Posted by: emptywheel | April 29, 2007 at 09:57
Of course, we all are like dotsright - what does all of this this mean? Leslie A. Hagen was Margaret Chiara's Assistant U.S.A. in Michigan before becoming the liason between the IC and the NAIS. She's also a heavy-hitter in the Domestic Violence world. She seems anything but a Republican Operative type, more like a classic do-gooder. Maybe we ought to ask her what's up [now that she's been summarily "un-funded"].
Posted by: Mickey | April 29, 2007 at 10:15
Squirrel this away in your prodigious mental databank, EW -- somewhere in the early doc dumps from DOJ there is a poorly redacted document that makes reference to a committee or subcommittee that has been eliminated.
I want to caution here that I cannot recall the exact phrasing; the reference could have been to a neutralization of some sort.
With the exception of Elston's and Chiara's comments about the NAIS meeting, is there any other documentation to suggest that the NAIS remains an active, on-going entity? Rhetorical question here, I'm sure we'll get an answer in the not-too-distant future.
Posted by: Rayne | April 29, 2007 at 11:46
Rayne,
Yes, I know the email--lots of redacted committee information, but certainly possible they said to get rid of NAIS, which would be consistent with Heffelfinger's take. Plus, they clearly were trying to prevent tribes from getting together to discuss legal issues; providing NAIS with no funding is almost the same as eliminating it altogether. ANd frankly, given the $200 B suit out there, I don't think our side, in general is dealing with the tribes any more honestly.

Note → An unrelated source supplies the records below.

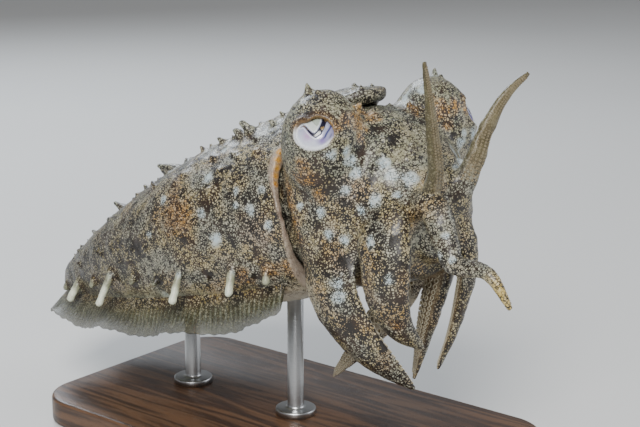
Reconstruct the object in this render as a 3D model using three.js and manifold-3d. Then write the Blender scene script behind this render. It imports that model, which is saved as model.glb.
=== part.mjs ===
// A common cuttlefish, life size, as a still display model on a plain stand.
// Millimetres, +Z up. The animal faces -Y, so its right side is at -X.
// The origin is under the middle of the stand's base.
import * as THREE from "three";
import { mergeVertices } from "three/addons/utils/BufferGeometryUtils.js";
import Module from "manifold-3d";

const wasm = await Module();
wasm.setup();

// Driving sizes. The body is drawn in its own frame, with the middle of the neck at 0,
// +Y towards the tail, and is then tilted and lifted onto the stand.
const TAIL_Y = 94; // tail end behind the neck
const TONGUE = 14; // how far the mantle's upper edge reaches over the neck
const TONGUE_RISE = 3.2; // how much higher the back's middle stands there
const TONGUE_DROOP = 2.6; // how much the tongue's end bends down again
const RIM = 4; // the mantle's front edge at its sides, behind the neck plane
const WALL = 1.9; // thickness of the mantle's front edge
const COLLAR_DEPTH = 13; // end of the groove round the neck
const GAP = 0.3; // space between neighbouring pieces
const CLEAR = 0.36; // growth of a flat-faced cutter that leaves that space
const FINE = 0.03; // surface detail finer than this is left out
const LIFT = 58; // height of the neck's middle over the floor
const SHIFT_Y = -19; // the neck's place over the base
const MANTLE_PITCH = -22; // degrees, tail held low
const HEAD_YAW = -14; // degrees, head turned to its right
const BASE = { length: 104, width: 58, height: 6, corner: 10, bevel: 0.8 };
const ROD = { radius: 1.8, foot: 4.5, footHeight: 1.4 };
const ROD_PLACES = [25, 57]; // along the mantle, behind the neck

// Half-width, height above and depth below the midline, along the mantle from 0 to 1.
const MANTLE_WIDTH = [[0, 20], [0.15, 22], [0.35, 23], [0.6, 19.5], [0.82, 13.5], [0.95, 7.8], [1, 1.2]];
const MANTLE_TOP = [[0, 18], [0.15, 19.5], [0.35, 19.8], [0.6, 15.2], [0.82, 9.6], [0.95, 5], [1, 1]];
const MANTLE_BELLY = [[0, 18], [0.15, 17.5], [0.35, 15.5], [0.6, 12], [0.82, 7], [0.95, 3.2], [1, 0.8]];

// The head along its bent axis, from the neck inside the collar to the front of the arm crown:
// the axis in y and z, half-width, height above and depth below.
const HEAD_AXIS_Y = [[0, 14], [0.35, -1], [0.55, -9], [0.78, -17], [1, -25]];
const HEAD_AXIS_Z = [[0, -6], [0.35, -0.5], [0.55, -1], [0.78, -2], [1, -4]];
const HEAD_WIDTH = [[0, 16], [0.35, 17], [0.55, 17.5], [0.78, 14.5], [0.93, 11], [1, 8]];
const HEAD_TOP = [[0, 14], [0.35, 18.8], [0.55, 20.2], [0.78, 16], [0.93, 11.5], [1, 8]];
const HEAD_CHIN = [[0, 12], [0.35, 15], [0.55, 16], [0.78, 14], [0.93, 10.5], [1, 7.5]];
// The neck's skin in the mantle's frame: from inside the collar forwards, its half-width at
// each share, its ends in y, and its height and depth as shares of the half-width.
const NECK_WIDTH = [[0, 16.5], [0.25, 18], [0.36, 19.3], [0.5, 19.5], [0.72, 18.2], [0.9, 15.5], [1, 11]];
const NECK = { back: 8, front: -11, top: 0.74, chin: 0.66 };
const EYE_BULGE = { x: 14, y: -6.9, z: 13.2, rx: 8.1, ry: 8.6, rz: 11 };
const EYE_RADIUS = 6.6;
const EYE_LOOK = [0.7, -0.64, 0.34]; // the left eye's way of looking
const EYE_DEPTH = 2.2; // from the bulge's middle to the eyeball's middle
const LID = 0.6;
const OPENING = { wide: 3.75, tall: 3.15, aside: 0.4, up: 1.15 }; // seen along the eye's look
const PUPIL = { width: 2.4, stroke: 0.9, rise: 0.3 };

// Along the mantle: the hanging fingers' places, degrees above the fin and lengths, and the row
// along the back with each one's height, radius and lean towards the tail.
const FINGERS = [[0.07, 13, 3.2], [0.16, 19, 6.2], [0.32, 22, 7.2], [0.6, 31, 8], [0.8, 31, 5.6]];
const BACK_ROW = [
  [0.12, 1.4, 1.1, 0.5], [0.19, 3, 1.9, 0.4], [0.27, 1.4, 1, 0.5], [0.33, 1.4, 1, 0.5],
  [0.44, 5, 1.5, 2], [0.55, 1.6, 1.1, 0.5], [0.66, 3.4, 1.5, 0.8], [0.8, 1.6, 1, 0.5],
];

const FIN = { width: 8.5, root: 1.5, edge: 0.7, rays: 16, ripple: 1.3 };
const FUNNEL = { back: [0, 8, -13.2], front: [0, -10, -17.6], wide: 4.6, narrow: 3.1, bore: 1.9 };
const BEAK = { place: [0, -27, -4], length: 5.5, radius: 2.1 };

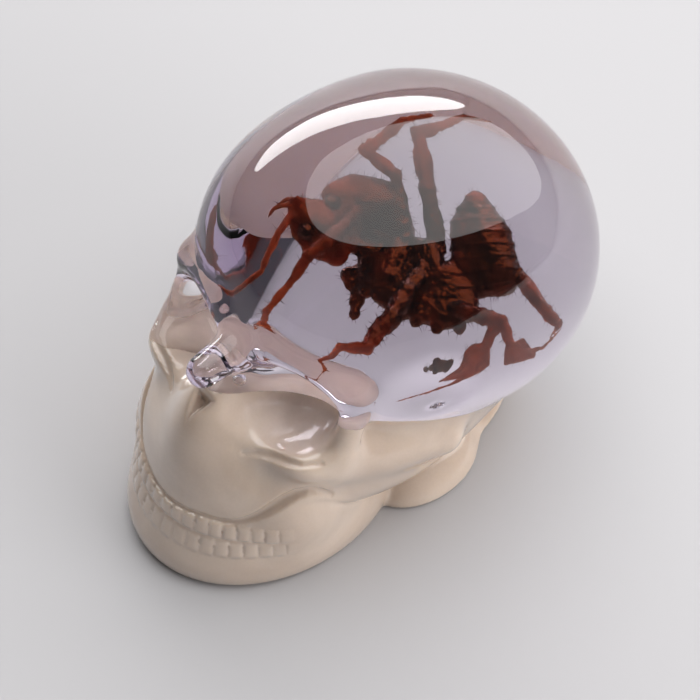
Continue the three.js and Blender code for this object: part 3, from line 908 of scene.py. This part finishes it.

Posted by: emptywheel | April 29, 2007 at 17:11
Emptywheel, this is just fascinating. I just learned you were working this angle. Does it look like it is Abramoff/casino related, or just the usual-for-500 yrs screw-the-Indians attitude?
I don't know the name "Cobell"-is that a case (or the case) regarding the trust issues that has been dragging on for so long? You're amazing btw.